A relation is irreflexive if no element is related to itself: $(a,a) \notin R \text{ for all } a \in A$ Example: “ $<$ ” on integers is irreflexive.

These properties are fundamental because they determine whether a relation can be used to build equivalence classes, partial orders, or other mathematical structures.

3. Major Classifications of Relations

Equivalence relation

A relation is an equivalence relation if it is reflexive, symmetric, and transitive all at once.
Example: “has the same remainder when divided by 3” on integers is an equivalence relation.
If $a \equiv b \pmod{3}$ , then:

$a$ is equivalent to itself,
if $a$ is related to $b$ , then $b$ is related to $a$ ,
if $a$ is related to $b$ and $b$ to $c$ , then $a$ is related to $c$ .

Equivalence relations divide a set into equivalence classes. For example, integers can be partitioned into classes based on remainder modulo 3:

$\{\dots,-3,0,3,6,\dots\}$
$\{\dots,-2,1,4,7,\dots\}$
$\{\dots,-1,2,5,8,\dots\}$

Partial order relation

A relation is a partial order if it is reflexive, antisymmetric, and transitive.
Example: “ $\subseteq$ ” on the power set of a set is a partial order.
Another common example is “ $\leq$ ” on real numbers.

In a partial order, not every pair must be comparable. For example, if $A = \{1,2,3\}$ , then under the subset relation, $\{1\}$ and $\{2\}$ are not comparable because neither is a subset of the other.

Partial orders are often shown using Hasse diagrams, which remove unnecessary arrows and self-loops to display the structure clearly.

Total order relation

A total order (or linear order) is a partial order in which every pair of elements is comparable.
Example: The relation “ $\leq$ ” on integers is a total order because for any $a$ and $b$ , either $a \leq b$ or $b \leq a$ .

Total orders are important in arranging items in a complete sequence, such as sorting numbers, ranking students, or ordering events in time.

Working / Process

1. Identify the set and the relation

First, determine the set $A$ or the sets $A$ and $B$ .
Write the relation as a collection of ordered pairs or as a rule.
Example: On $A=\{1,2,3\}$ , let $R=\{(1,1),(1,2),(2,2),(3,3)\}$ .

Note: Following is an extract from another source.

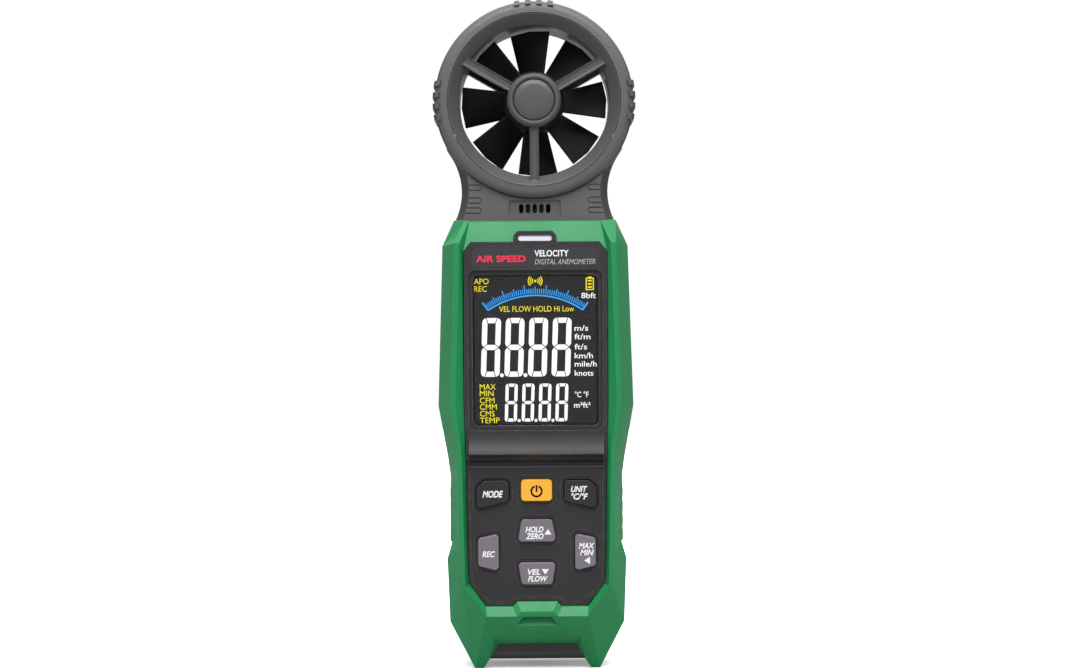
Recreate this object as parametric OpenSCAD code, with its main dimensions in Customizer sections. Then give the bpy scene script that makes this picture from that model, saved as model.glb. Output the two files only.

2. Check the required properties

Test whether the relation is reflexive, symmetric, transitive, antisymmetric, or irreflexive.
Use definitions carefully:
- Reflexive: all $(a,a)$ must be present.
- Symmetric: every pair must have its reverse.
- Transitive: chains must imply the shortcut pair.
For example, if $(1,2)$ and $(2,3)$ are in $R$ , then $(1,3)$ must also be in $R$ for transitivity.

3. Classify the relation

If the relation satisfies reflexive, symmetric, and transitive, classify it as an equivalence relation.
If it satisfies reflexive, antisymmetric, and transitive, classify it as a partial order.
If every pair is comparable under a partial order, classify it as a total order.
If none of these conditions fit, describe it as a general relation or note the exact properties it satisfies.

Advantages / Applications

Organizing mathematical structures

Types of relations help classify sets into meaningful structures like equivalence classes and ordered sets, which are foundational in higher mathematics.

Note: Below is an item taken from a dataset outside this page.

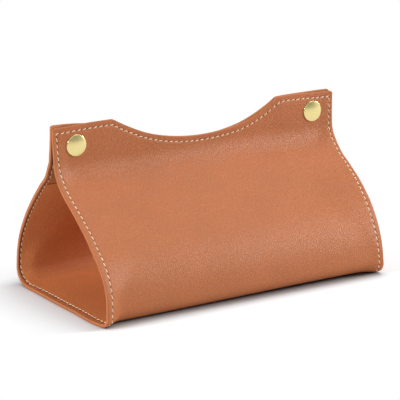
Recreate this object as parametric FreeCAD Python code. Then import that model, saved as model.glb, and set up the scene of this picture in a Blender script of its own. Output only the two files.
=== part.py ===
"""Tissue box cover: one double-layered leather sheet folded round a soft pack of tissues.

The sheet runs up from a flat base as a front panel and a back panel. Each panel bulges, leans in
and ends in an upright lip, and two press studs hold the lips together. Both ends stay open, and a
shallow notch between the studs is where the tissues come out. The sheet is two layers of leather,
face to face in the margins, with stiffening boards in shallow pockets between them.

The sheet bends along three lines on each side: the fold beside the base, the middle of the bulge
and the crease under the lip. It is cut there into rigid segments, so that it can open out flat.

Frame: +X along the cover, +Y from front to back, +Z up. The origin is the middle of the base's
underside. Lengths are in millimetres.
"""
import FreeCAD
import Part
import math
import os

from FreeCAD import Vector

# Overall size
cover_length = 250.0
cover_depth = 131.0
cover_height = 132.5
lip_height = 25.0  # the straight, upright part of each lip
lip_setback = 9.0  # the closed lips stand this far behind the middle of the base

# The sheet: outer leather, board and lining, as thick as they are where a board lies between
leather_thickness = 0.9
board_thickness = 0.6
lining_thickness = 0.9
bend_slit = 0.1  # between two segments of the sheet, along the line where it bends
board_margin = 7.0  # from the sheet's edges to the boards
board_clear_of_bend = 1.5  # from a board to the line where the sheet bends

# Bends, as radii of the outer face. A bulge's radius goes with the height that its panel climbs
fold_radius = 14.0
front_bulge_per_height = 0.556
front_crease_radius = 23.0
back_bulge_per_height = 0.845
back_crease_radius = 10.0

# The lips' outline
notch_width = 148.4
notch_sag = 20.0
notch_peak_radius = 3.0
lip_corner_radius = 2.0

# Press studs
stud_from_end = 19.0
stud_below_top = 14.4
cap_radius = 8.3
cap_rise = 1.9
cap_rim = 0.55
rivet_radius = 1.5
rivet_clearance = 0.05
rivet_head_radius = 2.4
rivet_head = 0.25
socket_radius = 5.5
socket_height = 3.0
socket_floor = 0.5
socket_bore_radius = 3.3
socket_edge_round = 0.3
spring_groove_radius = 4.6
spring_groove_height = 0.6
spring_below_mouth = 0.9
spring_wire_radius = 0.25
spring_end_clearance = 0.1
neck_radius = 2.4
neck_clearance = 0.1
bulb_radius = 2.9
bulb_length = 0.9
bulb_chamfer = 0.4
stud_flange_radius = 5.0
stud_flange = 0.8
stud_bore_radius = 2.1
stud_tip_wall = 0.3
post_head_radius = 4.9
post_rise = 0.8
post_rim = 0.3
snap_play = 0.1  # between the closed socket and the stud's flange
recess_clearance = 0.2  # round the socket and the stud in the lining

cut_overrun = 1.0  # how far a cutting shape runs past what it cuts
tolerance = 1e-6

sheet_thickness = leather_thickness + board_thickness + lining_thickness
parting_depth = leather_thickness + board_thickness / 2  # where the two layers of leather meet
seat_depth = leather_thickness + board_thickness  # where the socket and the stud sit on the board
lip_gap = socket_height + snap_play + stud_flange - 2 * lining_thickness
half_length = cover_length / 2
half_depth = cover_depth / 2
panel_height = cover_height - lip_height - fold_radius
snap_x = half_length - stud_from_end
snap_z = cover_height - stud_below_top
lip_board_start = notch_width / 2 + board_margin  # each lip has a board on either side of the notch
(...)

Computer science and data modeling

Relations are used in databases, graph theory, programming, and algorithms. For example, relational databases store data using relations, and graph edges represent relations between vertices.

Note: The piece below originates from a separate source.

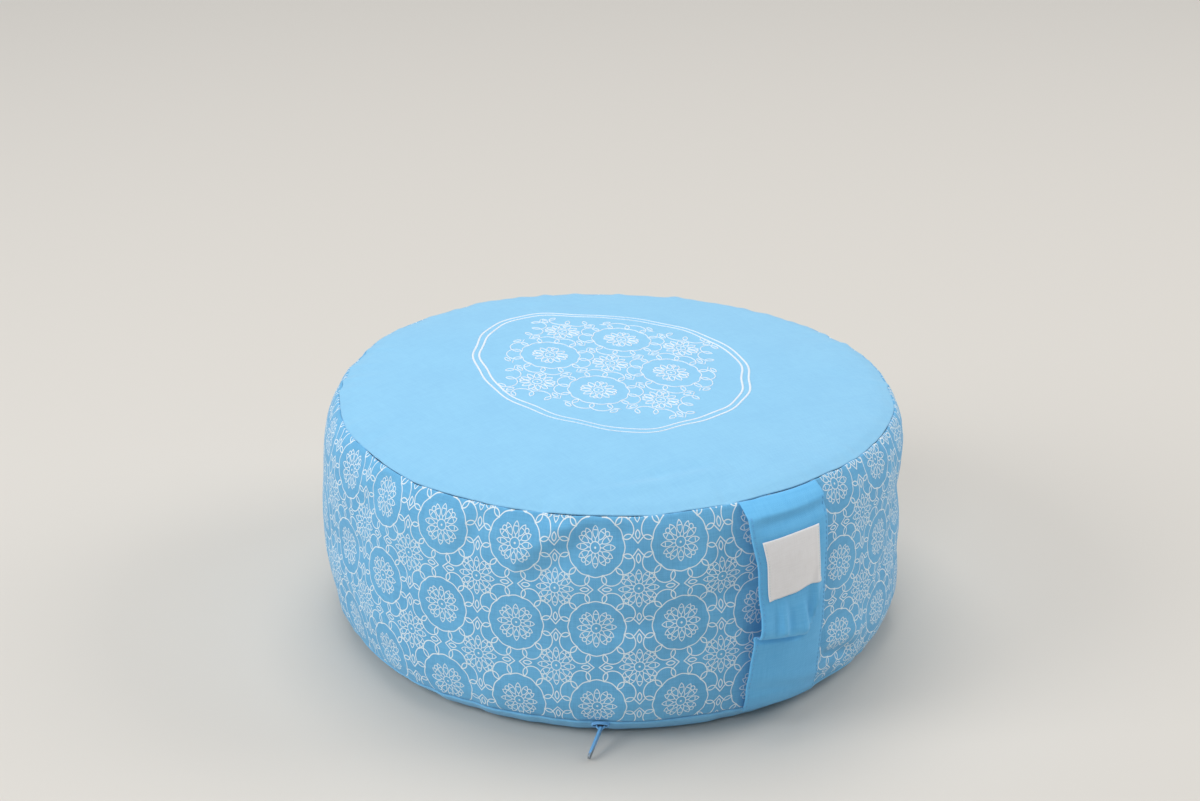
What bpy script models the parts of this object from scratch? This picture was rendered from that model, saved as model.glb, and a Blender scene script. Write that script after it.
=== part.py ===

Problem solving and theorem proving

In proofs, identifying whether a relation is reflexive, symmetric, transitive, or antisymmetric helps establish the correct type of structure and supports rigorous reasoning.

Summary

Relations describe how elements of sets are connected using ordered pairs.
Different types of relations are classified by properties such as reflexive, symmetric, transitive, antisymmetric, and irreflexive.
Special types like equivalence relations, partial orders, and total orders are extremely important in mathematics and computer science.
Equivalence relations group elements into classes, while order relations arrange elements systematically.